If we reject relying on electoral politics it becomes more obvious that we, as individuals, are the ones who need to, and can, act to build a different type of politics (Wall, 1999; Purcell, 2013). Anarchism has always understood the value of people-power. Although it has been accused of failing to adequately confront power (Mueller, 2003)—by seeking to bypass the state and perhaps not always articulating how it would deal with the powerful or the oligarchical elite—anarchism has repeatedly illustrated that that grassroots, autonomous, solidaristic and collective activism can generate internationally progressive transformative politics (Scarce, 2016; Springer, 2016; Pickerill and Chatterton, 2006). This rests on a belief that right-wing populism can be effectively challenged by a left politics of justice, equality and inclusivity (Purcell, 2014).

This people-power can be mobilised visibly and invisibly. While confrontation and public resistance is necessary and timely, it is also vital that we attend to the less visible forms of activism that can be crucial to a successful transformative politics. In social movement studies these periods have been theorised as latent or organisational moments where activists regroup and reorganise ready for new visible mobilisations at a later date (Tarrow, 2011). But employing less visible forms of prefigurative politics is subtly different. Anarchist prefigurative politics are in themselves a powerful form of change that are not waiting for a future moment of mobilisation but require living now as if we already inhabit the world we want (Chatterton and Pickerill, 2010). It is a way to embody political values and reflect these in daily practices and acts, leading to new social relations (Ince, 2012). Prefiguration is a process of creation, of optimism; of action in the now that is flexible, local and diverse. On a micro-scale, for example, it is ensuring that our everyday practices do not contradict our politics (‘walking our talk’). Prefigurative acts build an alternative future.

Sometimes being invisible is incredibly powerful and silences useful (Gatwiri and Karanja, 2016). This invisibility creates space and time to remake ideas, resource flows and infrastructures but also to put into practice these ways of being. As Tsing (2015) explores in her examination of invisible networks of trade of matsutake mushrooms, there is much in the world that exists and flourishes on the edges of capitalist encroachment. It is in these ‘unseen’ spaces that alternative imaginaries are built and experimental ideas tested, not just as radical spatial interventions but also in our everyday lives in our homes and workplaces. Creative new ways of being and acting are practiced. There are also, of course, many forms of direct action that seem to appear (and need to be seen to appear) from invisible sources, such as hacking by Anonymous.
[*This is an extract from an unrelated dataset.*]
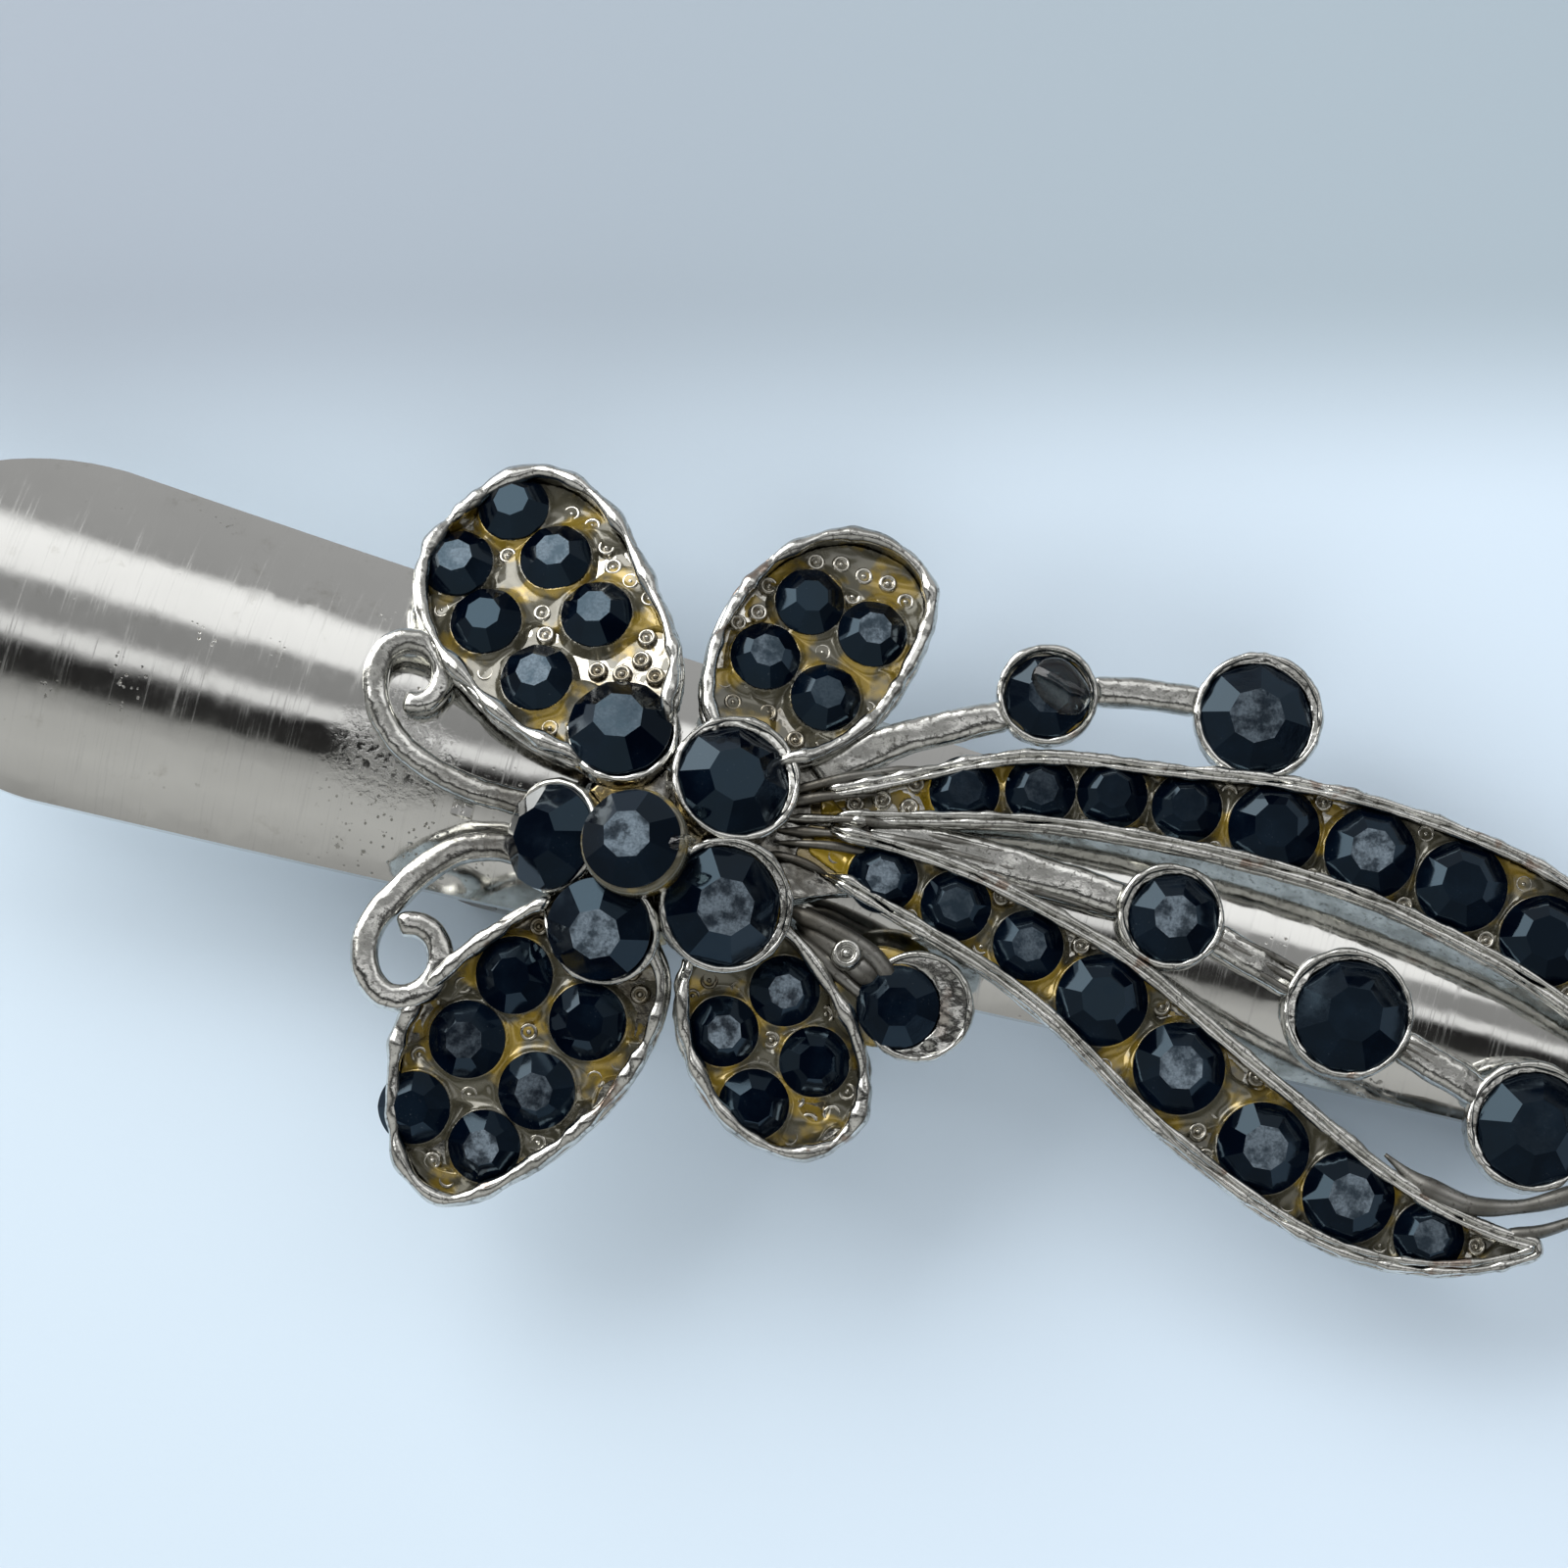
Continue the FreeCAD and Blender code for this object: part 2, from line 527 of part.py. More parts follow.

There is a huge range of post/non/alter-capitalist spaces to be employed here, including eco-communities, squats, online spaces, pop-up shops, secular halls and social centres, but informal spaces can also be used, such as people’s homes, or local community spaces such as village halls, allotments and meeting spaces above shops or in charity offices (Chatterton, 2016; Pickerill, 2016). Crucially, many of these spaces are hidden from public view - the squats only known by its residents, the eco-communities constructed without planning permission on rural fields and the meeting spaces squirrelled away in the back of charity offices all offer space to live and organise differently (Pickerill, 2012).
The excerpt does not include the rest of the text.